Europe will send “a very clear signal against those who want to speculate against the euro,” Merkel said.
With the euro region’s overall deficit forecast at 6.6 percent of gross domestic product in 2010 and 6.1 percent in 2011, the vow to bring budget shortfalls back below the euro’s 3 percent limit echoes promises that have been regularly broken ever since governments in 1999 set a three-year deadline for achieving balanced budgets.
Plans for a European credit-rating authority are already under consideration at the EU Commission, the bloc’s Brussels- based executive agency. It also is investigating whether ratings companies such as Standard & Poor’s wield too much power over investors’ perceptions of governments.
Restrictions Considered
Asked whether steps to stem speculation against government bonds would include restrictions on short sales or credit default swaps, Barroso said “some of the points you have mentioned will be contemplated.”

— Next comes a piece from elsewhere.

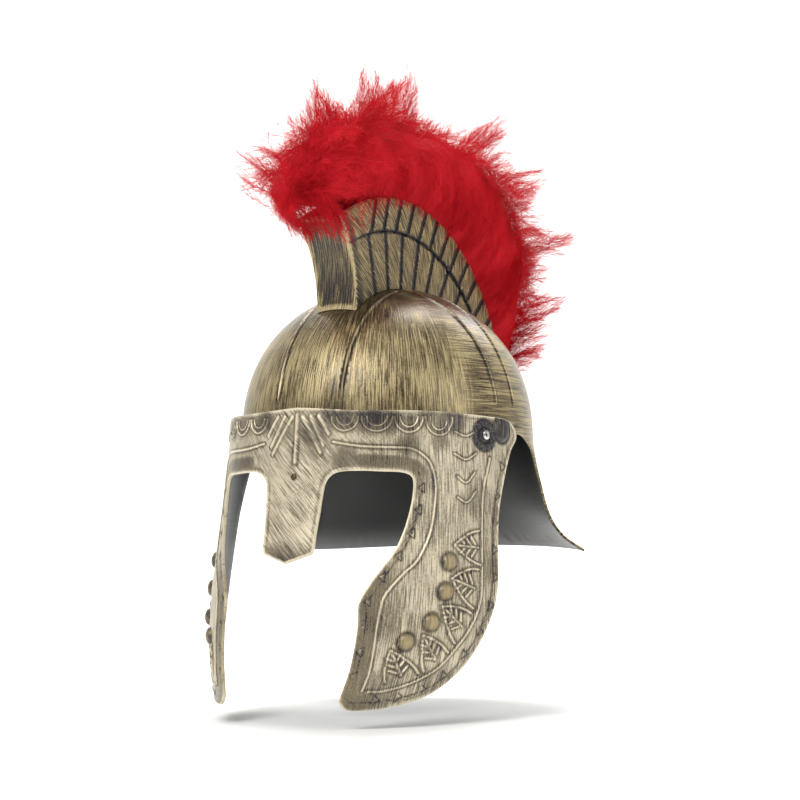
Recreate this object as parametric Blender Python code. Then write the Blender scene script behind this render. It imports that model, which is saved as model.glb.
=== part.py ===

The political leadership of the $12 trillion economy also signed off on a 110 billion-euro ($140 billion) aid package for Greece negotiated by finance ministers last week. So far nine governments have cleared the way for funds to be sent to Athens.
Germany, the biggest contributor with as much as 22.4 billion euros over three years, fell in line with endorsements in the lower and upper houses of parliament on May 7. A group of German academics filed a lawsuit to try to halt the payout. Germany’s highest court yesterday rejected the challenge.
A day after whisking a three-year, 30 billion-euro program of deficit cuts through parliament, Greek Prime Minister George Papandreou ruled out further belt-tightening steps for the time being, saying the point of the summit was to “reaffirm our confidence in our economies and our common currency and this I believe is a very important message for the global economic recovery.”